Argentina’s inflation crisis cooled in January, which President Javier Milei sees as a notable achievement thanks to his shock therapy economic plan. But his controversial endeavor to reshape the Argentinian economy is anything but straightforward as he struggles to pass reforms due to resistance from Congress. The inflation rate may also see a significant rebound over the next months.
Monthly inflation in Argentina was recorded by the National Institute of Statistics and Census of Argentina at 20.6% in January, down from 25.5% recorded in December and falling just short of a Reuters poll forecast of 21%. However, according to Reuters, poverty could continue to skyrocket before the economy stabilizes.

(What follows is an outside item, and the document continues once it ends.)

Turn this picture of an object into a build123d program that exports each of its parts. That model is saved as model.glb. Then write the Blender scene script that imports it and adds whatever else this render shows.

Assuming office in November amid chronic economic crises, where 50% of Argentines live below the poverty line and inflation in 2023 reached its highest in 32 years, the far-right president has presented radical policy proposals to remedy the profound economic challenges. He began his first term as President by devaluing the peso by more than 50%.
Javier Milei considers the inflation’s slowdown a consequence of his economic shock therapy plan. Faced with an annual inflation rate of over 250%, the libertarian economist slashed state subsidies and removed price controls. As a result, prices for transport have increased by 26.3% and by 44.4% for goods and services.
However, despite this initial improvement, the Organization for Economic Co-operation and Development (OECD) has predicted in its February 2024 Economic Outlook interim report that inflation in Argentina will increase by 251% in 2024, up from its 135% forecast in November. The economy is also expected to shrink by 2.3%.
Javier Milei’s omnibus bill
The president presented to Congress a divisive reform package to transform the economy and state. The sweeping package, known as the omnibus bill, incorporates elements of both public and private life; it will cut resources for the environment and culture, as well as increase penalties for social protests and introduce changes to divorce laws, among others.
Javier Milei has attempted to push through over 300 reforms in this single package, leading to significant criticism and resistance from both legislators and the public. According to the Buenos Aires Times, critics have declared the mega-bill as “unconstitutional.” Milei, however, sees no reason to compromise and has responded aggressively, branding his opponents as “useful idiots” and reducing the number of ministries by half.
In response, a series of protests have erupted against Javier Milei since January 24th, including a national strike organized by the General Confederation of Labor, the nation’s largest trade union.
Tensions with Congress
Although the omnibus bill was approved in Congress on February 2nd with 144 votes to 109, it was then rejected during an approval process and withdrawn from the lower house. The package is currently awaiting to be debated and re-written in the committees, but the president sees the damage is irreversible.
Javier Milei has accused governors of destroying the bill and has fired deputies, describing them as “traitors.” In a deliberate insult to Congress, the President has threatened to make his speech on March 1st on the steps of the palace rather than before the Legislative Assembly.
The President’s decision to ignore parliamentary activity and legislators’ concerns over the mega bill has increased tensions and led to a political setback due to his lack of cooperation. The Financial Times has emphasized the importance of market confidence in his reforms. Without legislative backing for a long-term fiscal plan, Milei will face considerable challenges and will have to rely on the government by decree. This move will further strain his relationship with Congress.
However, despite these fierce criticisms and protests, the International Monetary Fund (IMF) has expressed positive attitudes towards Milei’s fiscal package. The managing director, Kristalina Georgieva, welcomed the “decisive measures” as an “important step toward restoring stability and rebuilding the country’s economic potential.” The IMF has consequently agreed to an immediate disbursement of 4.7 billion dollars to “support the new authorities’ strong policy efforts.”